Okay, so, this might have been a rising trend, what, ten years ago? This might have been newsworthy a couple of times maybe five years ago? Now it seem like every five or six weeks (around the same sales cycles that Barnes & Nobles shuffles its stock) some newspaper runs a feature about this “crazy” new trend where adults are reading YA books. Wacky, right?
Today’s article of note comes from the Boston Globe, and the hook this time is that the poor adults can’t find Twilight at the local book store because it’s not with regular fiction but “in the back” with the YA novels. Which is cute, and quaint, and a little ridiculous. Ridiculous because literally ten years ago I was filing Phillip Pullman’s His Dark Materials books in both YA and Sci-fi/Fantasy. Ender’s Game as well. And we had The Curious Incident of the Dog in the Night-Time in fiction and YA. Maguire’s Wicked took it’s time leaving the adult fiction shelves but eventually was also shelved in YA.

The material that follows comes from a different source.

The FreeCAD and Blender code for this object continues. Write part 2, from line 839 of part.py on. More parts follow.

The point, and the reason this is not news, is that savvy booksellers and retail merchandisers put books where people expect to find them. If you have a crossover book that straddles a couple of sections – Stephen King has been doing this for years – you put copies of the book in multiple places for the simple reason that for every person who asks for help finding a title there are three who don’t find it and assume it’s out of stock. You don’t give your retail customers a chance to walk away empty-handed, you figure out that there might be some customers who would expect a book to be in one place and don’t necessarily want to feel insulted that they didn’t realize there were strict marketing rules involved. Seriously, do retail booksellers want to drive people to Amazon, where they aren’t forced to guess a genre in order to find what they’re looking for?

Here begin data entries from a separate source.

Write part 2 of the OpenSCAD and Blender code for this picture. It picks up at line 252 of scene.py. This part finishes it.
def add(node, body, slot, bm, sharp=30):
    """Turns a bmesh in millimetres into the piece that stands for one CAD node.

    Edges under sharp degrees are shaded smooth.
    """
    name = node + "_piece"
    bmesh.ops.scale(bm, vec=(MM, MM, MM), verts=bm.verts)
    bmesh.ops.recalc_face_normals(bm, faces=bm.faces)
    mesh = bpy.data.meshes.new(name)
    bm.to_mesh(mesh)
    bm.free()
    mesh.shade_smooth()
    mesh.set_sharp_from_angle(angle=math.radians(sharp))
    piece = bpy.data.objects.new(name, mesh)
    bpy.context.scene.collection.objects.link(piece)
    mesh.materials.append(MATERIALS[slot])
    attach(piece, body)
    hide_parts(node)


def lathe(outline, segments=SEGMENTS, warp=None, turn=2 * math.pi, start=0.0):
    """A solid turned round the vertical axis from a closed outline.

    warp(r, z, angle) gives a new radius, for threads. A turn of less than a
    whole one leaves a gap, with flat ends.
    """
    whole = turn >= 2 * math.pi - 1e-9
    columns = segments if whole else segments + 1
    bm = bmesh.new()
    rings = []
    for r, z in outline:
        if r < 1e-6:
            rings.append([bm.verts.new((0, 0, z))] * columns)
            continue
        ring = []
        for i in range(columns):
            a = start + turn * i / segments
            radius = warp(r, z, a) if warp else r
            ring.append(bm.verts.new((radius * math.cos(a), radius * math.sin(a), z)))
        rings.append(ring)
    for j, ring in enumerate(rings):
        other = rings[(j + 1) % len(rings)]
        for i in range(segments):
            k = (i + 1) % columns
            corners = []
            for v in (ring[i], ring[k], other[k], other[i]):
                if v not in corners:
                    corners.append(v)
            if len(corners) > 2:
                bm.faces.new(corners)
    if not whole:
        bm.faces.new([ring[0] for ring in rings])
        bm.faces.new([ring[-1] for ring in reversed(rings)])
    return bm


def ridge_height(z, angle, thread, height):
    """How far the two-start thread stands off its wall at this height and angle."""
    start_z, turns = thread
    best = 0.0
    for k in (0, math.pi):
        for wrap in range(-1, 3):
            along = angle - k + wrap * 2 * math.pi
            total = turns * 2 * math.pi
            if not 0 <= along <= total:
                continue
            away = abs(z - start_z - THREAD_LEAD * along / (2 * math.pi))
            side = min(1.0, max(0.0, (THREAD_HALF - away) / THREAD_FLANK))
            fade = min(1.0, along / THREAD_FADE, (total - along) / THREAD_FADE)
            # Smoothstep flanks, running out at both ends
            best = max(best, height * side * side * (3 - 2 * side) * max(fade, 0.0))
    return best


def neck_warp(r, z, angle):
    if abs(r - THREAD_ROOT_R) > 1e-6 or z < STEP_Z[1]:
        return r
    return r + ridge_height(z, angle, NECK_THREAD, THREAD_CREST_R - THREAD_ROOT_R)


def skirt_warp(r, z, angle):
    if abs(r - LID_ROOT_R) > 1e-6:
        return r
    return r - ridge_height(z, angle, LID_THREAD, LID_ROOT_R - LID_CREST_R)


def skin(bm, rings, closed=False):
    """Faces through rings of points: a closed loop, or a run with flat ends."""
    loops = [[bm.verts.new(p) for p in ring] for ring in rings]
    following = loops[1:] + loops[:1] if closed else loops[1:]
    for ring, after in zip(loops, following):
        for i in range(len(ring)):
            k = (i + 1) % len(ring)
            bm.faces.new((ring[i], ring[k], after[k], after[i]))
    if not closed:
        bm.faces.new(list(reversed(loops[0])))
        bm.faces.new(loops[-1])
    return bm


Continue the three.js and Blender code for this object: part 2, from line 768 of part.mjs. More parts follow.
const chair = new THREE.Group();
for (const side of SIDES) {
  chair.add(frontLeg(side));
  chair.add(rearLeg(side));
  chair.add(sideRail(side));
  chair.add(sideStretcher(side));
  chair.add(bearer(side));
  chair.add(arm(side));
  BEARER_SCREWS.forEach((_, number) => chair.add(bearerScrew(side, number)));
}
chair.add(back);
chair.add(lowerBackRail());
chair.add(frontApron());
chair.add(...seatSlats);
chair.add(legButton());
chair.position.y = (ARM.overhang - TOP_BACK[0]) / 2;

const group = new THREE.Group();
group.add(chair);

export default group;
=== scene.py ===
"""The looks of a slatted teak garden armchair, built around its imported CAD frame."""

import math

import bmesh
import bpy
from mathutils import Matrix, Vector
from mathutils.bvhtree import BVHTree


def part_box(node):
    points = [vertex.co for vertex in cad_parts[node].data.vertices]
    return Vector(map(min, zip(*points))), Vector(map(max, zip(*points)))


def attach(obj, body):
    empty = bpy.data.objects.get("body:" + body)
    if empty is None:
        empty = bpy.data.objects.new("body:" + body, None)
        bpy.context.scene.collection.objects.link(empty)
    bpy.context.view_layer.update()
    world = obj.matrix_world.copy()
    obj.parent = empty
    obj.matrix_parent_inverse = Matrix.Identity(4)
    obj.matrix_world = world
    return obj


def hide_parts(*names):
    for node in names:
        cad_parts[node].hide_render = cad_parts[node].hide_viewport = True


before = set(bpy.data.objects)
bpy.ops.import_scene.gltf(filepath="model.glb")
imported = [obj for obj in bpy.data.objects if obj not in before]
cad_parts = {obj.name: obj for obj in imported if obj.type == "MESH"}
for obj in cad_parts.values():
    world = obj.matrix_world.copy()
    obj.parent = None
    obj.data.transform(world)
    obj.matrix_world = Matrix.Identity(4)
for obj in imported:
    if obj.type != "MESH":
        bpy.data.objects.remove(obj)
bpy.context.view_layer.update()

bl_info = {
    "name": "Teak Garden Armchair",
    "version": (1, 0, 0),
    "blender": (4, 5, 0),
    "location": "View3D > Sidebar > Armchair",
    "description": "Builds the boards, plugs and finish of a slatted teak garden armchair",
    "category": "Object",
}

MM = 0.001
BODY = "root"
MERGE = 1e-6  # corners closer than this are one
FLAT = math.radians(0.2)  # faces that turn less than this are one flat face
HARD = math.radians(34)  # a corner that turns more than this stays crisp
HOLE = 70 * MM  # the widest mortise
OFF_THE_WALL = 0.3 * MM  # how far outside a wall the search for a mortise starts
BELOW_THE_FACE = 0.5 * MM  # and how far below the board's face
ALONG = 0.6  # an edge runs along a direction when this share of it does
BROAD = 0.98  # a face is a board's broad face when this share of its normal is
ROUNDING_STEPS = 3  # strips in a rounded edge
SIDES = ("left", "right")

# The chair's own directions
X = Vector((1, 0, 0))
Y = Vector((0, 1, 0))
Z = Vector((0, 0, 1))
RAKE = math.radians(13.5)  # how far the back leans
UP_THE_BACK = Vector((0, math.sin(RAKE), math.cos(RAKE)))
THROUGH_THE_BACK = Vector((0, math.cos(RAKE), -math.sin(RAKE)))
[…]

Naturally, that’s not the whole story here, because once you start talking about YA book trends you simply must mention the most recent movie based on a YA series coming out, and perhaps ride the coattails of a couple other titles people have already heard of, and then interview a few local writers for their perspective, and call it a day.
I really shouldn’t complain that any books are getting media attention and perhaps boosting sales, but could we maybe stop with the blatant attempt to tell this same story as a means of selling news? YA, hot topic, braced by a very vocal, buzz-generating community, I get it. But how about instead of talking about the same books, or giving more publicity to established adult authors who have made the leap into the money pit of YA, why not do something radical: create a YA beat. Give some column space to talk about books and trends that haven’t been reported to death. Maybe an old-fashioned three-dot column with smaller news snippets, brief reviews, and the occasional interview.
Damn it, I want that job.
Dear Boston Globe,
It has come to my attention that you like publishing features about the books and trends in children’s publishing, but you tend to write only the most obvious stories. You may have had critics who would occasionally review a few titles here and there, but in an industry that is losing sales in every other area, children’s books is the one place where sales have steadily increased during the current we’re-not-calling-it-a-depression recession. And once full-function tablets and e-readers become cheaper than cell phones, it will be a youth-driven market that will fully define the future of publishing. Will you be positioned to break that news as it happens, or will you ride in the way-back of the family station wagon and give updates on the industry’s exhaust?
What you need is a children’s and young adult beat. Regular installments – weekly at least, not monthly or whenever someone decides to pitch a story – where people can go to find news and reviews of the literature that is shaping and entertaining the minds of the rising generations. You need someone who reads these books regularly, constantly, and talks about them openly via social media. You could become a valuable community asset that would lead the way in providing a resource for parents and young adults (they read the news too, you know, and they smirk at your current attempts to speak to them) to discover what is out there in the world of books. Think of the children!
Should this idea interest you, I am available to discuss it further. I have a varied background that I feel makes me uniquely qualified, and more importantly I possess the desire to see a real change in how books for children and young adults are discussed in the media.
What do you say?
I’m sure there are better, less back-handed ways to do this, but what can I say.

I’m glad you mentioned the several pre-Twilight examples of this crossover that the Globe missed. I was scrawling those titles on my copy of the newspaper, knowing that only one other person would see them.